*WHAT NEEDS TO BE DONE*:
For this exercise, return only the lines from the line containing "right_axis = (PIVOT_X, LEAF_Y, PIVOT_Z[1])" through the line containing "obj.matrix_world = Matrix.Identity(4)", both ends included, exactly as they are.
—————
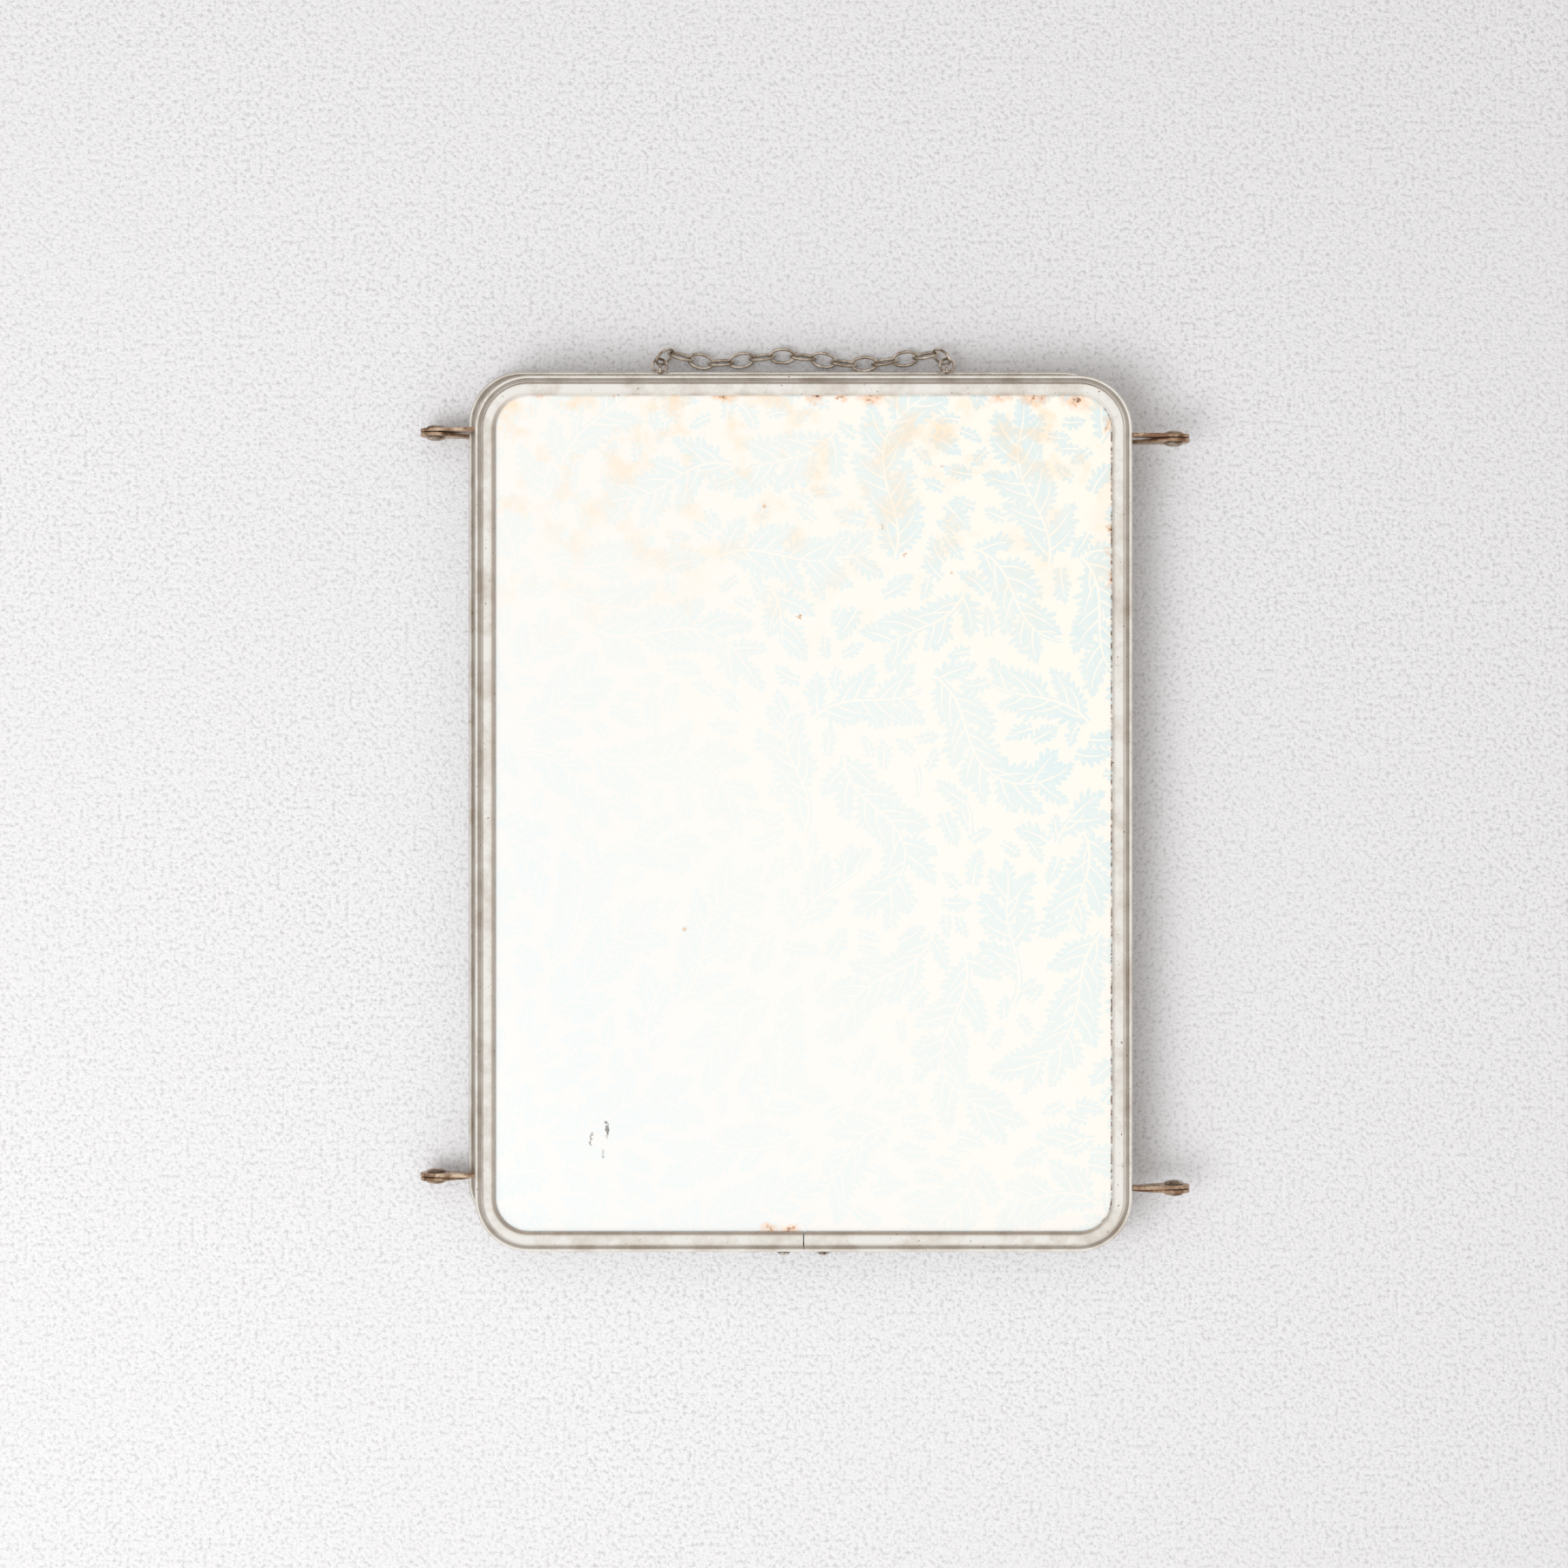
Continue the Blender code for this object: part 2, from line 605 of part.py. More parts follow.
def main():
    clear_scene()
    collection = new_collection("folding_vanity_mirror")
    cutters = new_collection("cutters")
    looks = {
        "nickel": nickel(),
        "brass": tarnished_brass(),
        "rivet": tarnished_brass(),
        "chain": chain_nickel(),
        "steel": steel(),
        "glass": silvered_glass(),
        "board": greyboard(),
        "tin": printed_tin(),
    }
    # Each leaf: its middle, which way its glass faces, and its arms as (side, offset along Y)
    leaves = {
        "left": (LEFT_CENTRE, -1, ((-1, -ARM_OFFSET),)),
        "centre": (CENTRE_CENTRE, 1, ((-1, ARM_OFFSET), (1, -ARM_OFFSET))),
        "right": (RIGHT_CENTRE, -1, ((1, ARM_OFFSET),)),
    }
    pieces = {}
    for name, (centre, glass_side, arms) in leaves.items():
        places = [
            (side, hinge_y(side, end) + offset) for side, offset in arms for end in (-1, 1)
        ]
        has_eyelets = name == "centre"
        pieces[name] = leaf(
            name, centre, glass_side, places, has_eyelets, collection, cutters, looks
        )
        for side, arm_y in places:
            pieces[name].append(
                hinge_arm(name, centre, side, arm_y, collection, cutters, looks)
            )
    for side in (-1, 1):
        for end in (-1, 1):
            pivot_rivet(side, end, collection, looks)
        chain_eyelet(side, collection, cutters, looks)
    links = chain_links(collection, looks)
    left_axis = (-PIVOT_X, LEAF_Y, PIVOT_Z[-1])
    right_axis = (PIVOT_X, LEAF_Y, PIVOT_Z[1])
    carried_by("left_wing_axis", left_axis, pieces["left"], collection)
    carried_by("right_wing_axis", right_axis, pieces["right"], collection)
    carried_by("chain_axis", (0, EYELET_Y, EYELET_Z), links, collection)


main()
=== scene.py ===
# %% [markdown]
# # A folding vanity mirror
# Three framed mirrors of one size are hinged side by side with riveted arms, and fold flat into a
# stack. Folded shut, what shows is the back of one wing: a sheet of printed tin, held all round
# in a moulded metal frame.
#
# The measured solids come in first, once the cube, lamp and camera that a new Blender file holds
# are gone. Everything made here takes its place from the solids, and moves with the same bodies.

# %% Load the measured solids
import bpy
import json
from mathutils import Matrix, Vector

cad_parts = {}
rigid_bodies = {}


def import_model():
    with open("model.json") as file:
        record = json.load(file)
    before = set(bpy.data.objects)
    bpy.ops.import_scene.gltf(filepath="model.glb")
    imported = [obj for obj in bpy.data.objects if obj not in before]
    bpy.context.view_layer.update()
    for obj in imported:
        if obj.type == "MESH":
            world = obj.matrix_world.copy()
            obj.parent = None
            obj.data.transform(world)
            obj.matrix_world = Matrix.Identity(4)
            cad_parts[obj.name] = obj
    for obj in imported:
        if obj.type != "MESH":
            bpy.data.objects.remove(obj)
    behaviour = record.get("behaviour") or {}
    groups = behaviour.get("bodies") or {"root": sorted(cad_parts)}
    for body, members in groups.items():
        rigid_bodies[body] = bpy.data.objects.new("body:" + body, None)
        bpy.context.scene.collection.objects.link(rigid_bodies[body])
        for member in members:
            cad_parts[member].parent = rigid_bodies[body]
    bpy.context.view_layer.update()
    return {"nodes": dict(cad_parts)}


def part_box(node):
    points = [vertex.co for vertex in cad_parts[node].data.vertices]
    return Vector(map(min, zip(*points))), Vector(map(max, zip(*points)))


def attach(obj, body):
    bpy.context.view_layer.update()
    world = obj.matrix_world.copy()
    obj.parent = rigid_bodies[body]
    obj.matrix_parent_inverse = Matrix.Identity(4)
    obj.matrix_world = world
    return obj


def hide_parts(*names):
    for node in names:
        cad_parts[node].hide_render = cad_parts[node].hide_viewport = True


for obj in list(bpy.data.objects):
    bpy.data.objects.remove(obj, do_unlink=True)
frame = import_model()

# %% Libraries and the unit
import json
import math
import random

import bmesh
import numpy as np
from mathutils import Matrix, Vector
from mathutils.geometry import delaunay_2d_cdt

MM = 0.001

# %% [markdown]
# ## Helpers for modelling
# Blender's operators act on whatever is selected, so each step starts by selecting one thing.
# These few helpers do by code what a hand does with the mouse: name the new object, go into edit
# mode, pick faces by where they are, and apply a modifier.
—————
*OUTPUT FOR THIS TASK*:
    right_axis = (PIVOT_X, LEAF_Y, PIVOT_Z[1])
    carried_by("left_wing_axis", left_axis, pieces["left"], collection)
    carried_by("right_wing_axis", right_axis, pieces["right"], collection)
    carried_by("chain_axis", (0, EYELET_Y, EYELET_Z), links, collection)


main()
=== scene.py ===
# %% [markdown]
# # A folding vanity mirror
# Three framed mirrors of one size are hinged side by side with riveted arms, and fold flat into a
# stack. Folded shut, what shows is the back of one wing: a sheet of printed tin, held all round
# in a moulded metal frame.
#
# The measured solids come in first, once the cube, lamp and camera that a new Blender file holds
# are gone. Everything made here takes its place from the solids, and moves with the same bodies.

# %% Load the measured solids
import bpy
import json
from mathutils import Matrix, Vector

cad_parts = {}
rigid_bodies = {}


def import_model():
    with open("model.json") as file:
        record = json.load(file)
    before = set(bpy.data.objects)
    bpy.ops.import_scene.gltf(filepath="model.glb")
    imported = [obj for obj in bpy.data.objects if obj not in before]
    bpy.context.view_layer.update()
    for obj in imported:
        if obj.type == "MESH":
            world = obj.matrix_world.copy()
            obj.parent = None
            obj.data.transform(world)
            obj.matrix_world = Matrix.Identity(4)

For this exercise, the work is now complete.